Print exactly the part opening with the line containing "Write part 2" and closing with the line containing "like worn concrete.", with both of those lines included.

_SOURCE DATA_
* Begin *
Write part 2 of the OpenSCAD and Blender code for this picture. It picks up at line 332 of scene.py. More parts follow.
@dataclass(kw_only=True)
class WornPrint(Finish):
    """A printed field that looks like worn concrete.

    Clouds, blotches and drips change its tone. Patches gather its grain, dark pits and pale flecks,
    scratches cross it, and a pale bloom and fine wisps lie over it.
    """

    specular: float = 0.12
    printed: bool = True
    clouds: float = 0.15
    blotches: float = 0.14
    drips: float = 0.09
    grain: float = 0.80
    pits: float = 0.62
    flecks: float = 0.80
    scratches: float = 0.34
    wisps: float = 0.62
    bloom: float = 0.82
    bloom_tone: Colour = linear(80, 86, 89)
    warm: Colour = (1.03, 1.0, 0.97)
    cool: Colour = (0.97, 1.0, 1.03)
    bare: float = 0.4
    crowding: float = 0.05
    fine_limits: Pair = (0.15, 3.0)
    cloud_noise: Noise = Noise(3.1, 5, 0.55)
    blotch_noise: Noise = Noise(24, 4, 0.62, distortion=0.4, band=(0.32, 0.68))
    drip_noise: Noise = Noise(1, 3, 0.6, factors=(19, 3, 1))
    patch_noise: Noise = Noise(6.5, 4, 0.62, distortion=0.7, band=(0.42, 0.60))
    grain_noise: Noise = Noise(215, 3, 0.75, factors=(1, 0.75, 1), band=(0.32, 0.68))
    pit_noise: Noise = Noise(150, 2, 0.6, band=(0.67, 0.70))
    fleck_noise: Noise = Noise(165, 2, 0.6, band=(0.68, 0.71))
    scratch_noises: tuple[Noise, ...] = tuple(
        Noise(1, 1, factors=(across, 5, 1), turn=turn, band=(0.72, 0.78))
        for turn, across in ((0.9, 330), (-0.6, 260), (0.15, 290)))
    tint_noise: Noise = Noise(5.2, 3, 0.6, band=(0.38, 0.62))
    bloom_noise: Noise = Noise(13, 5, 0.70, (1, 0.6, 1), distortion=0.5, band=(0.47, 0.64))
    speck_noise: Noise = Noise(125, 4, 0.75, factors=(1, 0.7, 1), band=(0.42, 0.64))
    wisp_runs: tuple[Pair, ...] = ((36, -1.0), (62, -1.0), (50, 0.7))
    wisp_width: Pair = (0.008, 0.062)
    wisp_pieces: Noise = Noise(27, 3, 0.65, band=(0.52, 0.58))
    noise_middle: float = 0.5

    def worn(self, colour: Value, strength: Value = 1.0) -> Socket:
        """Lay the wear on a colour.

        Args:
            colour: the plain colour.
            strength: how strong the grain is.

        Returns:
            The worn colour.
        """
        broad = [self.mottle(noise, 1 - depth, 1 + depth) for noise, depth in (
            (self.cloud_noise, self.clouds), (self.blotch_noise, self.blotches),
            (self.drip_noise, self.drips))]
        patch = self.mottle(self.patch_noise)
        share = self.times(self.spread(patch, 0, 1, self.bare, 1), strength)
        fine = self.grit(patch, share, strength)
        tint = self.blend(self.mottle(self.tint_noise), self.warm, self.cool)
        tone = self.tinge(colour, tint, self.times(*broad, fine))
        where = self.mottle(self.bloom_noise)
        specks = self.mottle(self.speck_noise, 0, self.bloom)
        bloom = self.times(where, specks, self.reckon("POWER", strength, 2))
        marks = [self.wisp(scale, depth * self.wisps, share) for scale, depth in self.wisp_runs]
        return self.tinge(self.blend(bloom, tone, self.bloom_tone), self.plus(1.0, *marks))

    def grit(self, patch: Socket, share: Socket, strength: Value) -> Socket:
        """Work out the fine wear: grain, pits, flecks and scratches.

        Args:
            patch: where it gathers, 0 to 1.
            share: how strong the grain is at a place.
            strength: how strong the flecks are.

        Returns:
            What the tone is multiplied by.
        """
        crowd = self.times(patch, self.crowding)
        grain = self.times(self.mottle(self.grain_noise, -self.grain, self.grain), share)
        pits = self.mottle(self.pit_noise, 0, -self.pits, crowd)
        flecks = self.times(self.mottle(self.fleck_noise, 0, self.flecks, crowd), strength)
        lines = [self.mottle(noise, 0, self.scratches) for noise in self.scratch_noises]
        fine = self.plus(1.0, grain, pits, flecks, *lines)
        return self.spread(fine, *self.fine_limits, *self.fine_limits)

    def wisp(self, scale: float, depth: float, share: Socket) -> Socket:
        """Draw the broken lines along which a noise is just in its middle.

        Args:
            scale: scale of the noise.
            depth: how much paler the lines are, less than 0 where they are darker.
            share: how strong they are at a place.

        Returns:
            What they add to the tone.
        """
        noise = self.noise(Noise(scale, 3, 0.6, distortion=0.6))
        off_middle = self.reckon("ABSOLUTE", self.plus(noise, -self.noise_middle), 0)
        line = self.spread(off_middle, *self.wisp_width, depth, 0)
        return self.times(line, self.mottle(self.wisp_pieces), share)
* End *
* Begin *
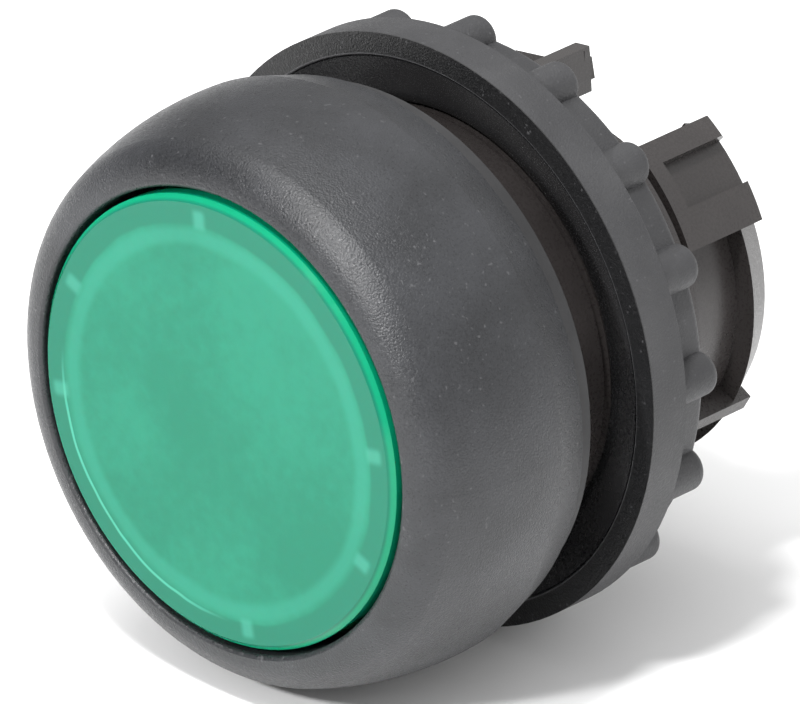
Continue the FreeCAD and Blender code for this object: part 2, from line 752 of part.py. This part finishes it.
* End *
_REPLY TO THE EXERCISE_
Write part 2 of the OpenSCAD and Blender code for this picture. It picks up at line 332 of scene.py. More parts follow.
@dataclass(kw_only=True)
class WornPrint(Finish):
    """A printed field that looks like worn concrete.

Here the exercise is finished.